County officials assured that the development would not house the homeless or unemployed but would serve as "workforce housing" and that the loss of woodlands should not affect property values.

Sampson noted that the county’s request for proposals from developers stipulated that the buildings would house people making anywhere from 50 percent to 100 percent of the area median income. "About 50 percent of Fairfax County employees fall under that range," she said. By those standards, a family of four would need an annual income anywhere between $47,250 and $94,500 to fall within the development's target demographic. A single individual’s income could range from $33,075 to $66,150. Preference would be given to Fairfax County employees, said Sampson.

In this region, she said, "kids out of college either live with their parents or move away. We want to keep our work force here."

ASKED IN A later conversation about the influence that the county’s preference would carry, Sampson said that if a county employee and a non county employee applied for housing at the same time, for example, the county worker could be moved in first.

The request for proposals was issued in November, and the county is now in the process of negotiating with six developers, she told the audience at the meeting. In its request, the county asked for a range of sizes of housing units, from studios to four-bedroom units, although Sampson said there would probably be more one- and two-bedroom units than anything else.

"I think studios are a good option for young people who don't have a lot of money," she said. "It is not a shelter for the homeless."

Peter Murphy, who is the chair of the county's Planning Commission and its Springfield representative, explained that plans for the development would not enter the approval process until after a contractor had been selected. At that point, he said, community meetings would take place, as well as a Land Use Committee meeting to which the public would be invited. The Planning Commission and the Department of Planning and Zoning would also have their say before the proposal reached the Board of Supervisors. Murphy said the public would have several opportunities to provide input throughout the process.

John Payne, the Housing Department's director of Real Estate and Revitalization Planning, estimated that the chosen developer would not have a site plan until at least next September, with construction beginning perhaps sometime in 2009 and lasting up to four years.

Sampson explained that a developer would be able to offer affordable rent because the company would receive a free 50- to 99-year lease on the land from the county. Also, if the developer needed to borrow money to pay for construction costs, the county could finance a low-interest loan.

However, said Cathy Muse, director of the Department of Purchasing and Supply Management, rights to the property could not be transferred without the county's approval, and in the event that the developer went bankrupt, the land would revert to county ownership.

Pressed by the audience to guarantee that the complex would not house undesirable tenants, Sampson responded, "We don't want a slum sitting there when we have our headquarters right next door."

"This supervisor will not support housing for the homeless right there," said Supervisor Elaine McConnell (R-Springfield), who will be retiring from the Board of Supervisors in December. "I hope the person who follows me will keep that same thing in mind."

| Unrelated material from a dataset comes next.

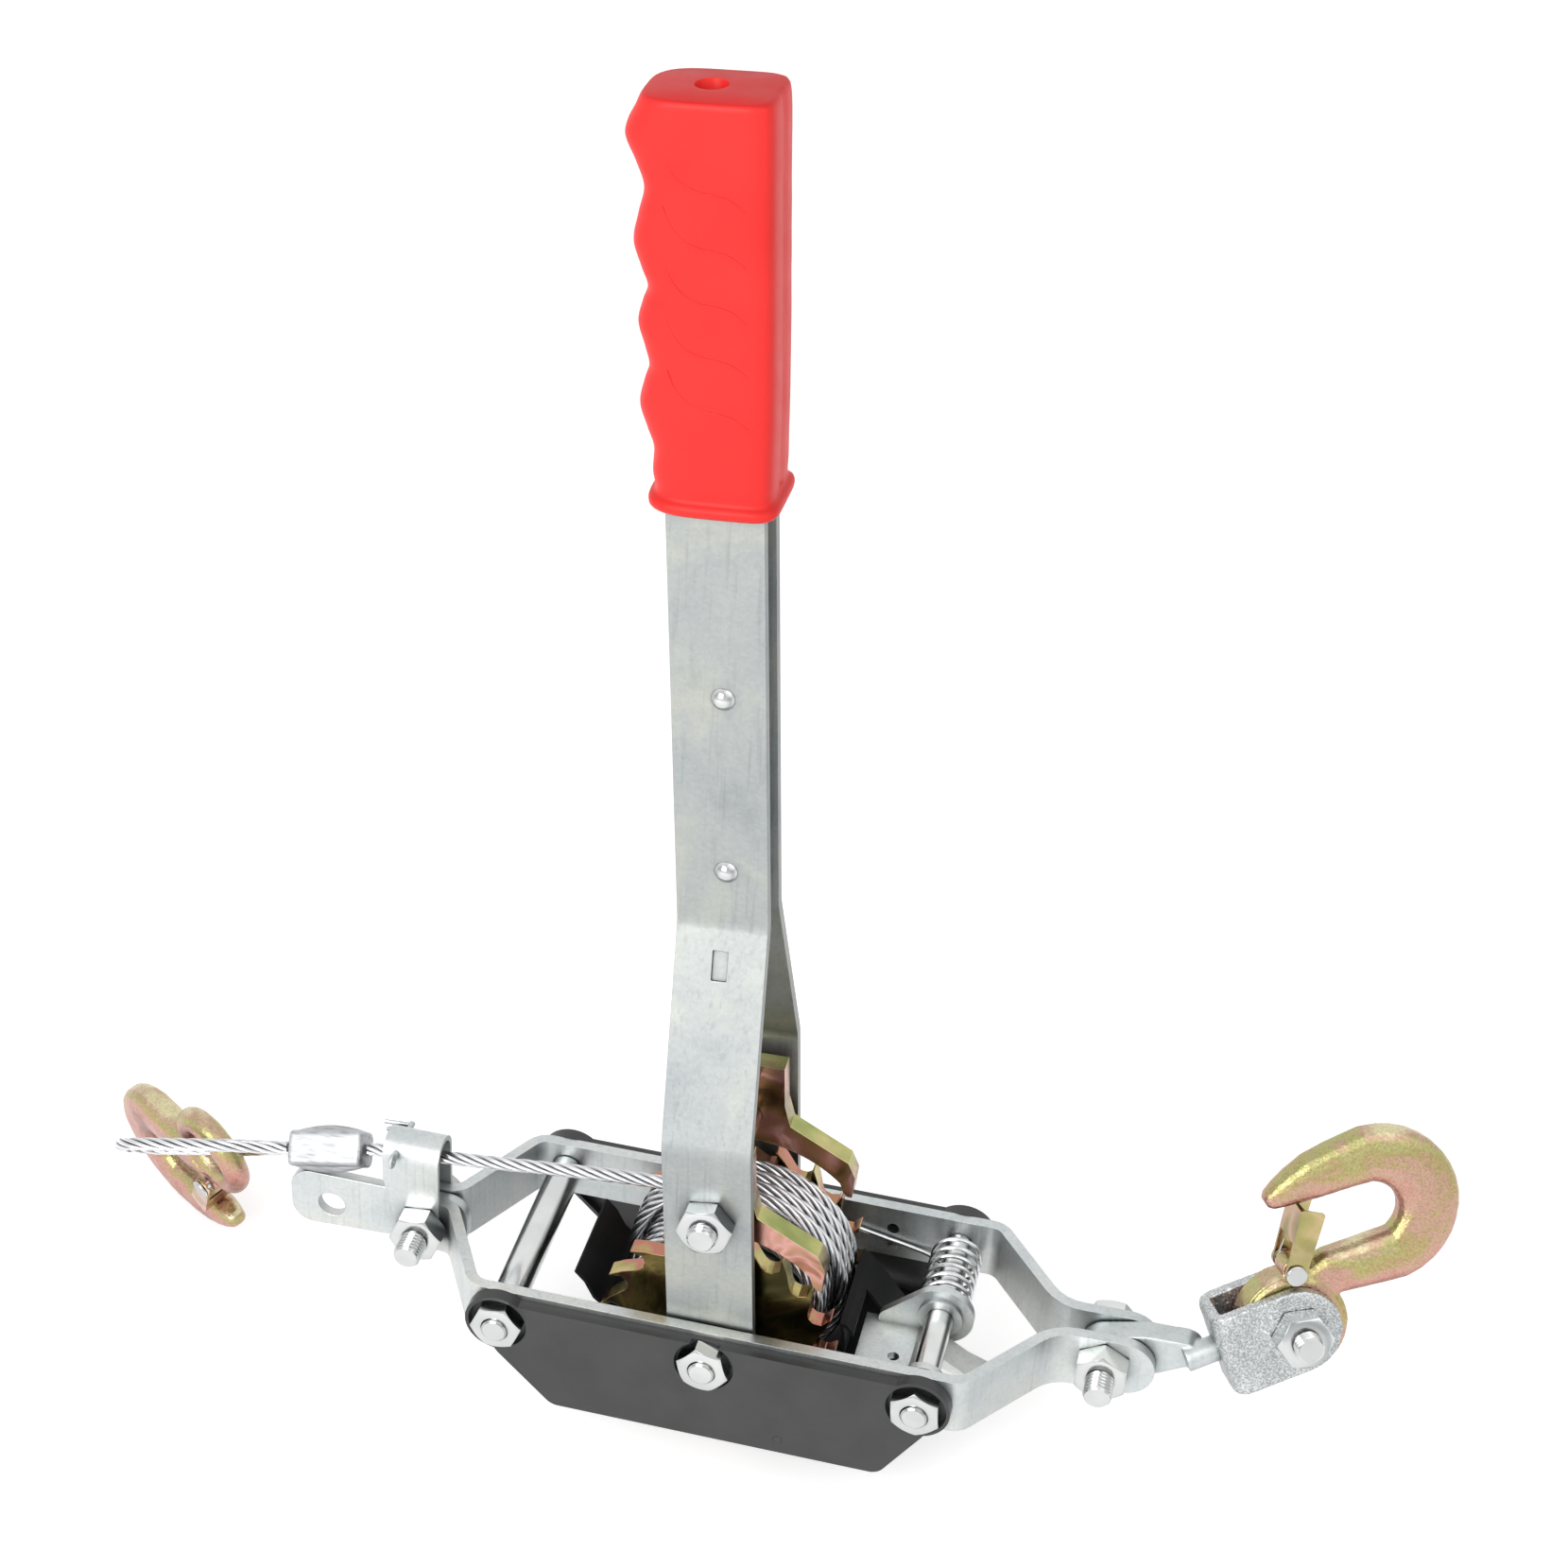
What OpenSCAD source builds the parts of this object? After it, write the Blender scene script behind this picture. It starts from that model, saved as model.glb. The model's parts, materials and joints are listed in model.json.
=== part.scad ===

Board of Supervisors Chairman Gerry Connolly (D-At-large), who was not at the meeting, said later that the development "is not a homeless shelter" and that its purpose would be "to allow police, firefighters and teachers to be able to live in larger numbers in the area they serve." He noted that only 28 percent of the county's police and 22 percent of its firefighters live within its boundaries, a situation that the board considers unacceptable.

"If we're going to preach that, then why don't we start with our own property?" he asked.

WHEN THE QUESTION of Section 8 rental vouchers was raised at the meeting, McConnell flatly stated that she would not support Section 8 housing on the site.

"If the board doesn't want there to be Section 8, then there won't be Section 8," said Sampson.

John Kershenstein, Springfield representative to the County Redevelopment and Housing Authority, noted that the developer’s contract would then have to stipulate that Section 8 housing could not be included, and the definition of "workforce housing" would have to be tightened.

However, asked in a later interview how Section 8 housing would be barred from the development, Sampson said the decision would rest primarily in hands of the landlord. "If he's amenable to Section 8, then we’ll talk to him about Section 8," she said, but again assured that the buildings were not intended to contain Section 8 housing.

Murphy responded to residents’ complaints that the loss of woodlands would diminish their property values, remarking that, although most development is met with that same objection, "there is no empirical proof of that." He said he had never seen assessments drop as a result of "taking down some trees and putting in some development."

Asked later whether the loss of trees in a strong housing market might merely cause assessments to go up less than they would have, Sampson said she had not seen a study on the matter. But she noted that, in Fairfax County, "property values have gone up tremendously, and a lot of trees have come down in the process." Assessments, she said, are primarily tied to location.

However, residents also worried about a decline in their quality of life. "They're raping the land of the trees," said Rick Ally, who lives nearby. "I'm not going to take my kid out for a walk around a housing development."